Along similar lines is The Three Silly Billies. Palatini has taken a story almost everyone knows and tweaked it. I haven’t read it this year, so my memory may be rusty, but the troll runs a toll bridge and the three billy goats gruff need to cross. The goats are driving a jalopy–which is a new word to kids–and plan to go surfing, but can’t pay the toll. Help comes from some other familiar fairytale characters and the troll gets quite a surprise at the end of the story.

Earthquack! is another humorous re-telling of an old favorite. The earth is rumbling and crumbling! It must be an earthquake! Anyone who has heard Chicken Little will quickly see where this story is headed.

Willy and Wally Wolf are bad boys. Oh yeah, they’re bad, bad, really really bad. They are also hankering for some lamb chops. The boys dress up in sheep’s clothing and join the flock. The sheep around them aren’t terribly smart, but in the end they manage to get rid of the wolves with some bad haircuts…they’re bad, bad, really really bad. (Kids love the repetition of the wolves’ tag line.)

Willy and Wally are back! This time they want some chicken. When offering to become handymen around Mrs. Chicken’s coop, she jumps at the chance for a day off and leave them with a huge list of chores and a whole lot of chicks. Willy and Wally aren’t very good at babysitting and the chicks have the upper hand almost immediately. The wolf brothers aren’t going to become family men any time soon after these chicks are done with them.

In the last installment of the Bad Boys series, Bad Boys Get Cookie!, Willy and Wally want to treat their sweet tooths to a cookie. Too bad this cookie is cunning and smarter than them. Kids love the new twist on an old favorite.

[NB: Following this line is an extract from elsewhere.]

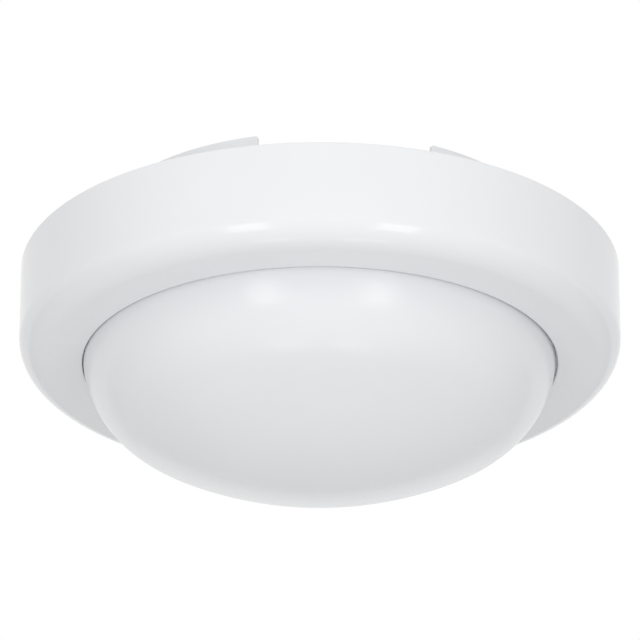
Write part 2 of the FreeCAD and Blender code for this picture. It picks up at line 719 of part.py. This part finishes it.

Join me tomorrow for another installment on Margie Palatini!

Margie Palatini pt. 2

First off, I need to thank my friend Raynette for introducing Margie Palatini to me. She is a librarian cut out of same cloth as me.

So, back to the author at hand. One of the best books to read aloud that I use for my classes is Sweet Tooth.

The boy in the story has a terrible sweet tooth, who speaks in a gravelly, gruff voice. The tooth always wants sweets and isn’t quiet about it. Can the boy overcome his problem causing tooth? It won’t be easy that’s for sure!

I love reading this but often end up with a sore throat afterwards. The kids love looking at the illustrations which feature a lot of sweets. This is Palatini at her finest!

A close second is Bedhead.

Have you ever woken up with awful untamable hair? Nothing helps and it just gets worse and worse. Here’s an idea, put on a hat. But what if its picture day and hats aren’t allowed? This one always gets the kids giggling, ’cause we’ve all been there.

Gorgonzola is a great story about personal hygiene. Gorgonzola stinks and finally, a brace bird tells him and agrees to help him learn to care for himself. It’s a nice way to bring up to kids that they need to use soap and other hygiene products.

We’re still just touching the tip of the iceberg on Margie’s books, so prepare for more tomorrow.